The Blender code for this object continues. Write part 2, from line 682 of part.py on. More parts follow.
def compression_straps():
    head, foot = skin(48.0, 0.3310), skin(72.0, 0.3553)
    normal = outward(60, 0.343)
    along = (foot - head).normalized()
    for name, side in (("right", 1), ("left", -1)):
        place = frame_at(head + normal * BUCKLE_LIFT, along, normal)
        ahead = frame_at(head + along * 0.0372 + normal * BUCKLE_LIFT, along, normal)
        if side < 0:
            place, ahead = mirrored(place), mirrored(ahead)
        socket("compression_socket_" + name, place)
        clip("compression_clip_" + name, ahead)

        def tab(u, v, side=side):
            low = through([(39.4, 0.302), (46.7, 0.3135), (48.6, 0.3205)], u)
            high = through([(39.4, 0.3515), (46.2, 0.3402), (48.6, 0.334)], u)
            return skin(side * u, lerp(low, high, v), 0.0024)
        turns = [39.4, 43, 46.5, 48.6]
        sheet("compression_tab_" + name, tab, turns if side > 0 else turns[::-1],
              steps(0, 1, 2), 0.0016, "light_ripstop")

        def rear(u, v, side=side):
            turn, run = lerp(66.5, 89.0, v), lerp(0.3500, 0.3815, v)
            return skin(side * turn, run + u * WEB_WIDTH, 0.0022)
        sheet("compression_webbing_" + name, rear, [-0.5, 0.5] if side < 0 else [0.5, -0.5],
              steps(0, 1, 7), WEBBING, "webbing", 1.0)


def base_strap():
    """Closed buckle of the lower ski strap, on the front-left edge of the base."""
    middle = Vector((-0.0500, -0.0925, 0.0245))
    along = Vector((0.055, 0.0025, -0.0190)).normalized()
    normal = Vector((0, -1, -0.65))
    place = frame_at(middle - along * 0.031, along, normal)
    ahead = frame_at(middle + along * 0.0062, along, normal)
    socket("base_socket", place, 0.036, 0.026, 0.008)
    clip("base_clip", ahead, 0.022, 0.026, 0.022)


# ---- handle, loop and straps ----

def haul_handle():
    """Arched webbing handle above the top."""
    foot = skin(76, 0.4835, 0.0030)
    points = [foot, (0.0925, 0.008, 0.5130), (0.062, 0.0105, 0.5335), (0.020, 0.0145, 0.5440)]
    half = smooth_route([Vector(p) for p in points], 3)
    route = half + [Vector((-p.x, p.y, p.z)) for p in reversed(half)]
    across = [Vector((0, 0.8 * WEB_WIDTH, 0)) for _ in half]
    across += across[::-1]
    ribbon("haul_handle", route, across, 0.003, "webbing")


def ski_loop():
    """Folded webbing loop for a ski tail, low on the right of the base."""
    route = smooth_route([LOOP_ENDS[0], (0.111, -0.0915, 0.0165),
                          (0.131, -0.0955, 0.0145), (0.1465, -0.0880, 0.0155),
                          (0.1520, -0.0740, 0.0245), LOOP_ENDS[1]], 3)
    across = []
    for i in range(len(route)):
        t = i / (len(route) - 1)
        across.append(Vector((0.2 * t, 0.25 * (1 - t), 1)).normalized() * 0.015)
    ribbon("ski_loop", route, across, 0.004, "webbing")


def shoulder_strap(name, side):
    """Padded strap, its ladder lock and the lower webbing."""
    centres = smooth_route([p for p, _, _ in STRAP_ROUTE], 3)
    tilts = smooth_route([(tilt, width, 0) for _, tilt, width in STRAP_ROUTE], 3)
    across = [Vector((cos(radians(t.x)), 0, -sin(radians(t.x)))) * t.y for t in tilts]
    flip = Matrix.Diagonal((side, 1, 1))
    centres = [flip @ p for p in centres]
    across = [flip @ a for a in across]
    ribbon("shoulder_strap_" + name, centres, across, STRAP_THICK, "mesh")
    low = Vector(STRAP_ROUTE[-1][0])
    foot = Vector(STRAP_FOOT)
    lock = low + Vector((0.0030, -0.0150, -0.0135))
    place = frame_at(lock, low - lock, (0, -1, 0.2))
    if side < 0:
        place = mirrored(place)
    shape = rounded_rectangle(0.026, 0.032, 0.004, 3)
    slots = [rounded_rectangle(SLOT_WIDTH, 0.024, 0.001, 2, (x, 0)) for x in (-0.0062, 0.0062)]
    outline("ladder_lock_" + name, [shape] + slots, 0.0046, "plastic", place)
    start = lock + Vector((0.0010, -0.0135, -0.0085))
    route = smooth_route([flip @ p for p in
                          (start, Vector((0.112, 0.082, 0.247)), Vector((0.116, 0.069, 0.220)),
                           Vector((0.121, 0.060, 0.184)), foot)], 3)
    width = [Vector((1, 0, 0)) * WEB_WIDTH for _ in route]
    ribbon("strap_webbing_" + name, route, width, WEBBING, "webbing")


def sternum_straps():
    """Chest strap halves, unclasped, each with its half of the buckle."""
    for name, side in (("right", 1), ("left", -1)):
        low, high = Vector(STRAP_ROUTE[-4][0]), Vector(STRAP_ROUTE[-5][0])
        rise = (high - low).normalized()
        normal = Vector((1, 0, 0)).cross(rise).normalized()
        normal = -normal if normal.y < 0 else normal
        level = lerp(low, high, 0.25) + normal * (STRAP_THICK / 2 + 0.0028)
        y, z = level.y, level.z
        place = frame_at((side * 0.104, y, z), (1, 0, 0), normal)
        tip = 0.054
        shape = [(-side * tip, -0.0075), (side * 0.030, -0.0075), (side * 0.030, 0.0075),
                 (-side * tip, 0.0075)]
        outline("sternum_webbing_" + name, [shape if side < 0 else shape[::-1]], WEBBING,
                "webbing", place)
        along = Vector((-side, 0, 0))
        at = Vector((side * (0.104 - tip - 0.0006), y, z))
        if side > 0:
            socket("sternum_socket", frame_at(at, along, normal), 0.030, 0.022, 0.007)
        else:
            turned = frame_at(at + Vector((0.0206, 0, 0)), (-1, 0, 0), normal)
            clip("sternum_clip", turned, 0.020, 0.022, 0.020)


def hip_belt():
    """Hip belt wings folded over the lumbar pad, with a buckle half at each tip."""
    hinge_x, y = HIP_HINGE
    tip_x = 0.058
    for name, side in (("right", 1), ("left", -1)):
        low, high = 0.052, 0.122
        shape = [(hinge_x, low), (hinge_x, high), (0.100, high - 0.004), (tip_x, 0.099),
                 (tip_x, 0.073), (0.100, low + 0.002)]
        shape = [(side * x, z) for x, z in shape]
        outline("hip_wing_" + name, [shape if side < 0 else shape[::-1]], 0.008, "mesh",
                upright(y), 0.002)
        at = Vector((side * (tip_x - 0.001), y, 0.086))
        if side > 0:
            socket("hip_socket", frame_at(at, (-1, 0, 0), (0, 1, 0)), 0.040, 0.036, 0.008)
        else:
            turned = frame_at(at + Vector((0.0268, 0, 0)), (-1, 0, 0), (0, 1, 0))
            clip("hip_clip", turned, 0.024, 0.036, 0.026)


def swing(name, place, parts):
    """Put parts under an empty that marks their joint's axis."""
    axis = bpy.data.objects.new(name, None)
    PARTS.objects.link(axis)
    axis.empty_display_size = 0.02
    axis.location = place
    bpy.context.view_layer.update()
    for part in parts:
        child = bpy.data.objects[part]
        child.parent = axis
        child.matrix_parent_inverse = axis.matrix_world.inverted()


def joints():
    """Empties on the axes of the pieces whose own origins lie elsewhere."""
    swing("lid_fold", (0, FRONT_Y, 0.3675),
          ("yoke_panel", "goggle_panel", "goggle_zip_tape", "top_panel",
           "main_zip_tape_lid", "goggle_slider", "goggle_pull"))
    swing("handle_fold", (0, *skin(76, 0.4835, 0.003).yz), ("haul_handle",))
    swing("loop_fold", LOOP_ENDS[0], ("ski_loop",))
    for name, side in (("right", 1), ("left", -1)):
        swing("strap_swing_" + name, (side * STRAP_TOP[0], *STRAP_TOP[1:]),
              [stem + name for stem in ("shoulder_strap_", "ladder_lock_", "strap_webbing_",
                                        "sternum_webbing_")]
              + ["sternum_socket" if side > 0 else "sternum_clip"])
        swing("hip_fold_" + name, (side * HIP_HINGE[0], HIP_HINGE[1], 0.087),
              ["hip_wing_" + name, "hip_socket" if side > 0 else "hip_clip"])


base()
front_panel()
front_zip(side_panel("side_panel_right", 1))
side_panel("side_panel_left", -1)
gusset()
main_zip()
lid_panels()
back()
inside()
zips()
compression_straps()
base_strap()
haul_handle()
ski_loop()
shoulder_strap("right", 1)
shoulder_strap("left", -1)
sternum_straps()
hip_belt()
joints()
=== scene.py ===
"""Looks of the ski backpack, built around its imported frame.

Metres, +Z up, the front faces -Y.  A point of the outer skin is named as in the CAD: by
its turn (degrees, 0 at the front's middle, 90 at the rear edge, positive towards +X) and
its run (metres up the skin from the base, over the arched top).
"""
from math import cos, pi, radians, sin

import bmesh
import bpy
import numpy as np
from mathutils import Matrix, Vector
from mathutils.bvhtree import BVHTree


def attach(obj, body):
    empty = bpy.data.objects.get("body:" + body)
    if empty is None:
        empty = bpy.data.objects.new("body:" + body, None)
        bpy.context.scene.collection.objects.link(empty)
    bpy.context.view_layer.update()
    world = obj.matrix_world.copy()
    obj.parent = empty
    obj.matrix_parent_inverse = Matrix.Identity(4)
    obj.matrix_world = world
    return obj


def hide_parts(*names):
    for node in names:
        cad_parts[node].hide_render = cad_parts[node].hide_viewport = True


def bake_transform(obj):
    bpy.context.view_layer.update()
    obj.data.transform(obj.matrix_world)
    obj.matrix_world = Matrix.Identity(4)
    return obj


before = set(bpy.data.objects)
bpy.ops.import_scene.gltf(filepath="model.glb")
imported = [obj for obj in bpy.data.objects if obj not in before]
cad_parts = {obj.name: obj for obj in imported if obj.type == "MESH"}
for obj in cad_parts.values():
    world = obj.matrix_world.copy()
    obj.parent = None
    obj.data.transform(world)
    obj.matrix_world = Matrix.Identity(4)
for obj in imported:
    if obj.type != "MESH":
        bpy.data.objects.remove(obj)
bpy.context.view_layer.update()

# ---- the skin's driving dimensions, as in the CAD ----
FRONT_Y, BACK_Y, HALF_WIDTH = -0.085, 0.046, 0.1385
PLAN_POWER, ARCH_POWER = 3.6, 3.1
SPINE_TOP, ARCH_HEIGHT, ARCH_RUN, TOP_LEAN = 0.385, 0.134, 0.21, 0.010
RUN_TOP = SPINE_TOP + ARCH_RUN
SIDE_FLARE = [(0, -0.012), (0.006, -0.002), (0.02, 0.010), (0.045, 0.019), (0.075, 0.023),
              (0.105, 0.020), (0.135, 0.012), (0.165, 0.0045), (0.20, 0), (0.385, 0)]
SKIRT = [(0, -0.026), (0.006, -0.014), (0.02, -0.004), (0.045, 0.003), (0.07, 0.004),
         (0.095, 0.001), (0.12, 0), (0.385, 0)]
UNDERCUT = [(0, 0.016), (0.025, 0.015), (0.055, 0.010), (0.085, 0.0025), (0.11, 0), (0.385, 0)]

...

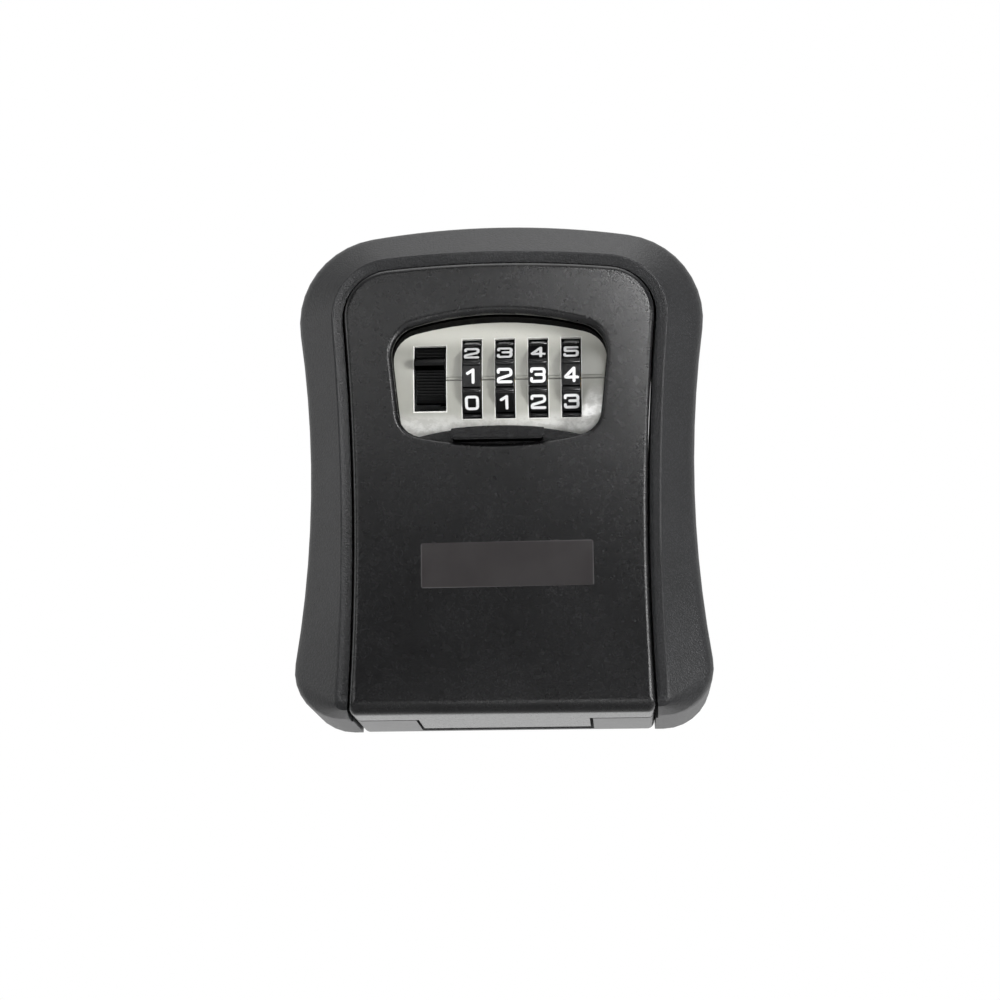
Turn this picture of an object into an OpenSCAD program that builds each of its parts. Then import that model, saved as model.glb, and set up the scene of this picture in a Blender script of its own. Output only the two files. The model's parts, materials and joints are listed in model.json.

AIM
Reproduce word for word the material above, beginning with the line that contains "obj.matrix_world = world" and ending with the line that contains "obj.data.transform(world)".

SOLUTION FOR THIS PROBLEM
    obj.matrix_world = world
    return obj


def hide_parts(*names):
    for node in names:
        cad_parts[node].hide_render = cad_parts[node].hide_viewport = True


def bake_transform(obj):
    bpy.context.view_layer.update()
    obj.data.transform(obj.matrix_world)
    obj.matrix_world = Matrix.Identity(4)
    return obj


before = set(bpy.data.objects)
bpy.ops.import_scene.gltf(filepath="model.glb")
imported = [obj for obj in bpy.data.objects if obj not in before]
cad_parts = {obj.name: obj for obj in imported if obj.type == "MESH"}
for obj in cad_parts.values():
    world = obj.matrix_world.copy()
    obj.parent = None
    obj.data.transform(world)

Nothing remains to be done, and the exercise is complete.